■ **Task statement**
Starting at the line containing "objects = head_nodes()", please quote every line up to and including the line containing "from mathutils import Matrix", exactly, and nothing beyond.

■ **Records for this exercise**
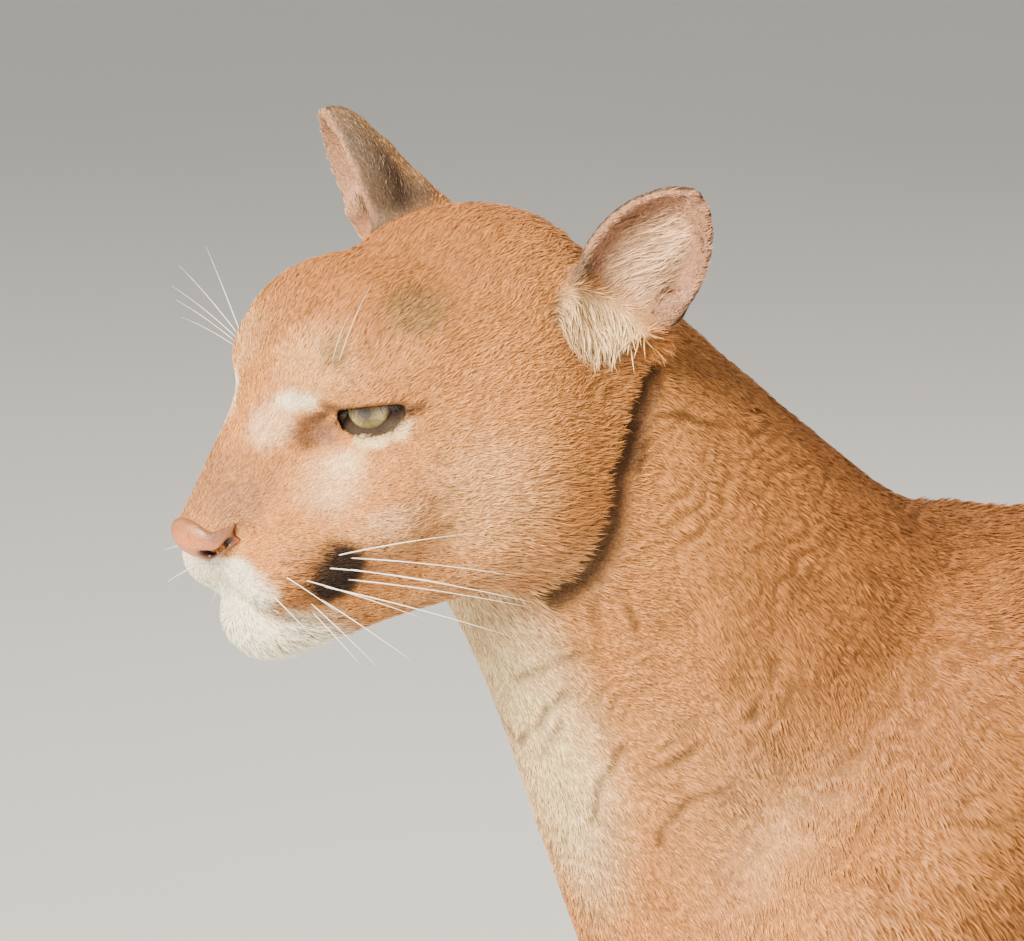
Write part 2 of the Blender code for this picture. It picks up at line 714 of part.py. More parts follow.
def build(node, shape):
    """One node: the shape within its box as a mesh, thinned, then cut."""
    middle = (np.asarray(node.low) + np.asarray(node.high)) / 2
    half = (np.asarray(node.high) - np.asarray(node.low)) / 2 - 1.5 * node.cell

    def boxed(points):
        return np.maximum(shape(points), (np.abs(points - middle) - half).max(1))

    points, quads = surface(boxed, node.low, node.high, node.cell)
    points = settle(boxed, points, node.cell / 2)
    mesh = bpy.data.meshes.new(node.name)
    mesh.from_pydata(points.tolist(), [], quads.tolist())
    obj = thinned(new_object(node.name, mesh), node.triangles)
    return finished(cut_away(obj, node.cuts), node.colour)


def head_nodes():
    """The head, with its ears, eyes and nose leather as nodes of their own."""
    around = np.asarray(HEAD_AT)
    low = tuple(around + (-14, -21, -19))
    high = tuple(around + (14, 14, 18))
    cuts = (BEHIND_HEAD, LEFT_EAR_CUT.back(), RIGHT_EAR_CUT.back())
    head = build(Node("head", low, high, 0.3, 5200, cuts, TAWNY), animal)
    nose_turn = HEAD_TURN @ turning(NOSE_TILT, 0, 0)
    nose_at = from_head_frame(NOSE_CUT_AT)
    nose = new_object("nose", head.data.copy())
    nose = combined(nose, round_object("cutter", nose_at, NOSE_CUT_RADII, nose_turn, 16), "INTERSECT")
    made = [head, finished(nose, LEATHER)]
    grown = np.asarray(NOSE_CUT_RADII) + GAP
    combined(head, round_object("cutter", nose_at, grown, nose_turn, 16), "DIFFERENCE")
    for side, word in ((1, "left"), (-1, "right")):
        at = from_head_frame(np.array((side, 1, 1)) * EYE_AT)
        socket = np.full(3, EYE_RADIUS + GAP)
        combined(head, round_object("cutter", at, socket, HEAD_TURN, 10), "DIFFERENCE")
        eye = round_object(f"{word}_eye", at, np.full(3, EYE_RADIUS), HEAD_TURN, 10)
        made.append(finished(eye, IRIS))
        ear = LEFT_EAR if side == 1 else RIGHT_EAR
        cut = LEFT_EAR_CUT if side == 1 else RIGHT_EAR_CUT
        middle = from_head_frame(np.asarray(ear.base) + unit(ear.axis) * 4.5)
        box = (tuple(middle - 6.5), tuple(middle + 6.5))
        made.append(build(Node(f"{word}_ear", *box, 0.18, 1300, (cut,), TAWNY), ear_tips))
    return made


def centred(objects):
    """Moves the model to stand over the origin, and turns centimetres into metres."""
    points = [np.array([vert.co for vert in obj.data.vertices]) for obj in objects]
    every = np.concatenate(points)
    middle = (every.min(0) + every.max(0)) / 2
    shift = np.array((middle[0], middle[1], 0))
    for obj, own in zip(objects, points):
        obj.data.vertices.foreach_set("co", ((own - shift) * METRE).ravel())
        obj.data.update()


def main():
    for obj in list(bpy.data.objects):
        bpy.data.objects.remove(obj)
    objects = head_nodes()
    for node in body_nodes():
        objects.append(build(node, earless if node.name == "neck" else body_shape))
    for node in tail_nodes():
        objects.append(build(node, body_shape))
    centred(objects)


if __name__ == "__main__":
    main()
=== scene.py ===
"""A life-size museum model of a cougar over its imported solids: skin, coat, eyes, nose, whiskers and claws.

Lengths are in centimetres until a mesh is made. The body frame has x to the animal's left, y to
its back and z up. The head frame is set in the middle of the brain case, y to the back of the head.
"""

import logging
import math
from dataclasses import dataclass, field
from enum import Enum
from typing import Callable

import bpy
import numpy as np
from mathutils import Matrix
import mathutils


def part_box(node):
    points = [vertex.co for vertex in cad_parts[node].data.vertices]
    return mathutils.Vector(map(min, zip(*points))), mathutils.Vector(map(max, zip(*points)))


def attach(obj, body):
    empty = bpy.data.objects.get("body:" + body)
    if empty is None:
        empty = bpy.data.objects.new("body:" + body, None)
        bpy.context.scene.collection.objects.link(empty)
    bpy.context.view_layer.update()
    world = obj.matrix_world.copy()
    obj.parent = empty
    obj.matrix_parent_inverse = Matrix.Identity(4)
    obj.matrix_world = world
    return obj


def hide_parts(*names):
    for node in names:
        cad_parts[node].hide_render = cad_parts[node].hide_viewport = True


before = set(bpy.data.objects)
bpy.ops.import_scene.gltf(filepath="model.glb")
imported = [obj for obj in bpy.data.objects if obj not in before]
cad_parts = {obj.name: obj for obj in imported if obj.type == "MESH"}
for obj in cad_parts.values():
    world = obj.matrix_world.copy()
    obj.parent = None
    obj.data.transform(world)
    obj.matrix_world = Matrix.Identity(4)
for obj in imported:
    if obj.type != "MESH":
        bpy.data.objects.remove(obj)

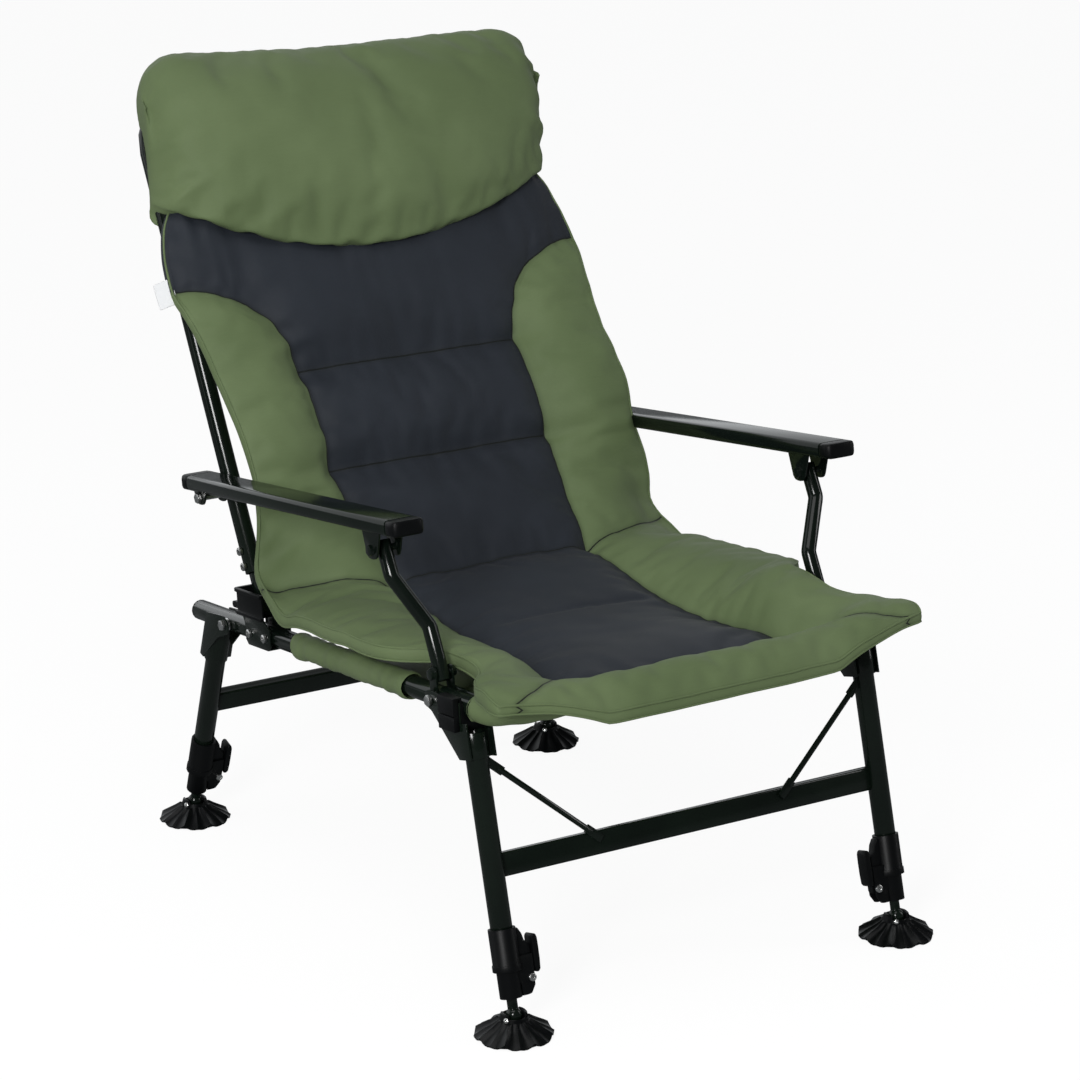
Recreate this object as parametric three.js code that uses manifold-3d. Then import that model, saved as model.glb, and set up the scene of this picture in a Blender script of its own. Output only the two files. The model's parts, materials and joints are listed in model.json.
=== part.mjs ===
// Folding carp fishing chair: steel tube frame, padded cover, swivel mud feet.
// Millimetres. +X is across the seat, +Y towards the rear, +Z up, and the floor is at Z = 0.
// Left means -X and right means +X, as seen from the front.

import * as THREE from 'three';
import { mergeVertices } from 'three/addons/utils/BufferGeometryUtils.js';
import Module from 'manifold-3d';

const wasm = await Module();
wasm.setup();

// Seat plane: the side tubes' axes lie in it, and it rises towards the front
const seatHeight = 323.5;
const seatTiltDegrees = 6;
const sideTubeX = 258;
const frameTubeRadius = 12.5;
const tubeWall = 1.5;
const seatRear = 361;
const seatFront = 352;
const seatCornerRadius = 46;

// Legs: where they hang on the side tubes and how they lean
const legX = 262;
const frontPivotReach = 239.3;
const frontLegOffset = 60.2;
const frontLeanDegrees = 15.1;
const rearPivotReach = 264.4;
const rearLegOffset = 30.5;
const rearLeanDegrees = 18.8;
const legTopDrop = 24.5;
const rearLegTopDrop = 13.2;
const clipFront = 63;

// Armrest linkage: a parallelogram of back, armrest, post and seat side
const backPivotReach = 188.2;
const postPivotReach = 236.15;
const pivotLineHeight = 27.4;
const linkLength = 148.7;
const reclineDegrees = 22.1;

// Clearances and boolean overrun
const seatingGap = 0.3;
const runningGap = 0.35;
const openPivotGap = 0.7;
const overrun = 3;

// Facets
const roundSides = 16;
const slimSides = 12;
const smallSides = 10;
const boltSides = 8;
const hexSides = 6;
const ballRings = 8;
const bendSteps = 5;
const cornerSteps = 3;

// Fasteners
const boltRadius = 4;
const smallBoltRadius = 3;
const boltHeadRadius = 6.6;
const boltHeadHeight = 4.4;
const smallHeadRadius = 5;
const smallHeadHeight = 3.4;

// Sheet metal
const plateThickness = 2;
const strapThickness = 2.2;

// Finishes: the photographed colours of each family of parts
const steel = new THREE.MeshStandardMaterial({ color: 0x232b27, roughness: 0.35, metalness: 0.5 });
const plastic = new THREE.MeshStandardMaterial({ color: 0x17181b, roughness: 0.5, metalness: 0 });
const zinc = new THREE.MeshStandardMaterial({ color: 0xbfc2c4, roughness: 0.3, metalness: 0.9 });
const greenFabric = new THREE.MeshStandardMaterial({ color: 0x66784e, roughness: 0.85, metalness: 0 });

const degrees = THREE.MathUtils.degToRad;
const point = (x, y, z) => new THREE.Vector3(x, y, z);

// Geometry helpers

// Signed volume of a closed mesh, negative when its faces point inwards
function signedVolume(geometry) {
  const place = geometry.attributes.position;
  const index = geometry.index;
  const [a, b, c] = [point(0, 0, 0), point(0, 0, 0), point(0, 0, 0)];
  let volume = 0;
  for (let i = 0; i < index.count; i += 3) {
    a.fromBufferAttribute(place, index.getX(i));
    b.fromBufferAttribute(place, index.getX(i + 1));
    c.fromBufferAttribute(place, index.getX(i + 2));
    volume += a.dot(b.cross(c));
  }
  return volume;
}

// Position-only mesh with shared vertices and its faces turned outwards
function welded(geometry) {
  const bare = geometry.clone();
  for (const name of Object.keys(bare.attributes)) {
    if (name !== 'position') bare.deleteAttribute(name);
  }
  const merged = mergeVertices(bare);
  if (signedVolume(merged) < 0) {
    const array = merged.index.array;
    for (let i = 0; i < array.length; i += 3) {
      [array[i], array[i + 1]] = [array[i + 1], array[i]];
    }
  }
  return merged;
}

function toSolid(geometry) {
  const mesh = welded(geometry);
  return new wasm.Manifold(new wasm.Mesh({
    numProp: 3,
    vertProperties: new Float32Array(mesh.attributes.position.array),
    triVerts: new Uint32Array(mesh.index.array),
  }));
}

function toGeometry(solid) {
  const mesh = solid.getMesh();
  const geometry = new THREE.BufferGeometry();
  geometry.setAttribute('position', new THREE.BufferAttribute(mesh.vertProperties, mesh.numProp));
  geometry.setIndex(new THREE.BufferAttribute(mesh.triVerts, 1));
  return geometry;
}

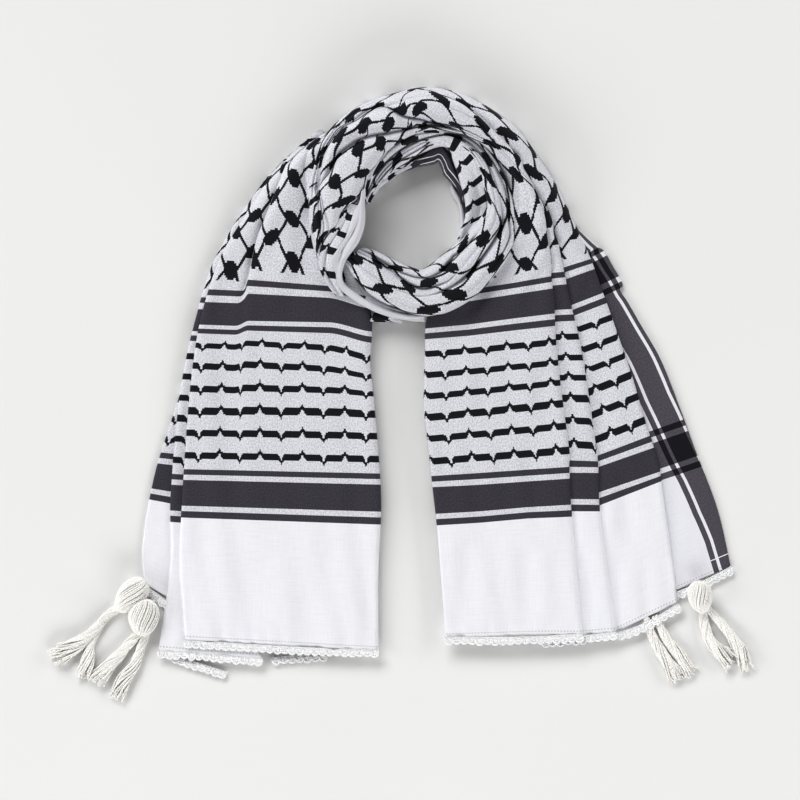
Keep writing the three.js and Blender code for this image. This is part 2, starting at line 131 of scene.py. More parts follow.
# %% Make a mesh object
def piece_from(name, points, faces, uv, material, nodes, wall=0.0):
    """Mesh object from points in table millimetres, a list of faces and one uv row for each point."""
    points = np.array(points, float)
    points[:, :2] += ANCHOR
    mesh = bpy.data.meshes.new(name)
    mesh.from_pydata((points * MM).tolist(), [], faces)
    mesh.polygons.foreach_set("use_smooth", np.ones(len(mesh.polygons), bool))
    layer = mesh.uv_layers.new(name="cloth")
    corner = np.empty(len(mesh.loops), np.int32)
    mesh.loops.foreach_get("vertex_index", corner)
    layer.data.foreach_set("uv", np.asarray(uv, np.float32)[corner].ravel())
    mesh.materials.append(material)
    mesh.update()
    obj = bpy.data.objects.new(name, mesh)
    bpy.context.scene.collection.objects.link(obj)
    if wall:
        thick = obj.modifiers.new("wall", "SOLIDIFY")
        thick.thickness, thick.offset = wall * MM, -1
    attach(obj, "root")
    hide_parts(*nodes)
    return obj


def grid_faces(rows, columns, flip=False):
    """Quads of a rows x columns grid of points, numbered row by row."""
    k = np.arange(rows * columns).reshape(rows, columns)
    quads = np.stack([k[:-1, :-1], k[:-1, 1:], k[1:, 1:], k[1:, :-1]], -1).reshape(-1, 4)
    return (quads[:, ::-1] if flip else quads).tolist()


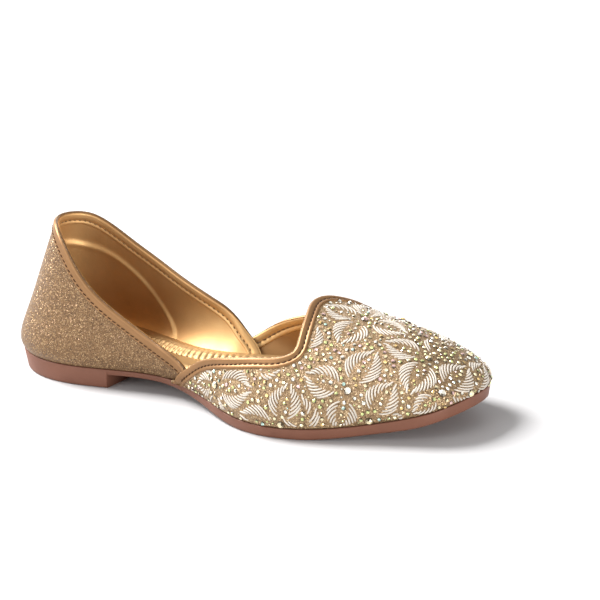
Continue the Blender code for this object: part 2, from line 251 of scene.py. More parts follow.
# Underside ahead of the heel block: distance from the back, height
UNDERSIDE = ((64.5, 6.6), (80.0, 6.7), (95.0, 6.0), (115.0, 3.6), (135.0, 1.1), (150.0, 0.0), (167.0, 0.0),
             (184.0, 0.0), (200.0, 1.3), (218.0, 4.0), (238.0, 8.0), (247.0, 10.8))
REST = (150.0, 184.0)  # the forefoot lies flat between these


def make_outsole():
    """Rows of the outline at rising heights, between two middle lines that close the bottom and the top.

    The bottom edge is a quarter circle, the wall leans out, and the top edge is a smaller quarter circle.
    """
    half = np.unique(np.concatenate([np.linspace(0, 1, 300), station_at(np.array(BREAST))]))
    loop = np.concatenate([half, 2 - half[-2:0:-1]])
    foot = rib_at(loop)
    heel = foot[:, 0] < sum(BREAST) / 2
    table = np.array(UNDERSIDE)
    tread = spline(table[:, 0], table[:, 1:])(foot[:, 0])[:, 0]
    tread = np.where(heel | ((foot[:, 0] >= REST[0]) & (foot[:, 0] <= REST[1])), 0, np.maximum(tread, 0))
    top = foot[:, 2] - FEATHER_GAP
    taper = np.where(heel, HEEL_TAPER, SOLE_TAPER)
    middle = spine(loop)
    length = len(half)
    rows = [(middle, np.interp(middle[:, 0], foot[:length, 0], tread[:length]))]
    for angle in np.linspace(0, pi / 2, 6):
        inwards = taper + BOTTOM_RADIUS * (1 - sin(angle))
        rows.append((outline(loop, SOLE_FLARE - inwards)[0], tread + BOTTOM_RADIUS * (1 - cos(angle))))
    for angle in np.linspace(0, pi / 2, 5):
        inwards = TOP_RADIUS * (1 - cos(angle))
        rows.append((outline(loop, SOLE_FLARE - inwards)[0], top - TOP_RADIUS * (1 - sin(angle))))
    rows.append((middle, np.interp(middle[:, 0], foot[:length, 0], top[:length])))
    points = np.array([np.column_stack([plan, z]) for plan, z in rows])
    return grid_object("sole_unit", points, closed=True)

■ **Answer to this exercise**
    objects = head_nodes()
    for node in body_nodes():
        objects.append(build(node, earless if node.name == "neck" else body_shape))
    for node in tail_nodes():
        objects.append(build(node, body_shape))
    centred(objects)


if __name__ == "__main__":
    main()
=== scene.py ===
"""A life-size museum model of a cougar over its imported solids: skin, coat, eyes, nose, whiskers and claws.

Lengths are in centimetres until a mesh is made. The body frame has x to the animal's left, y to
its back and z up. The head frame is set in the middle of the brain case, y to the back of the head.
"""

import logging
import math
from dataclasses import dataclass, field
from enum import Enum
from typing import Callable

import bpy
import numpy as np
from mathutils import Matrix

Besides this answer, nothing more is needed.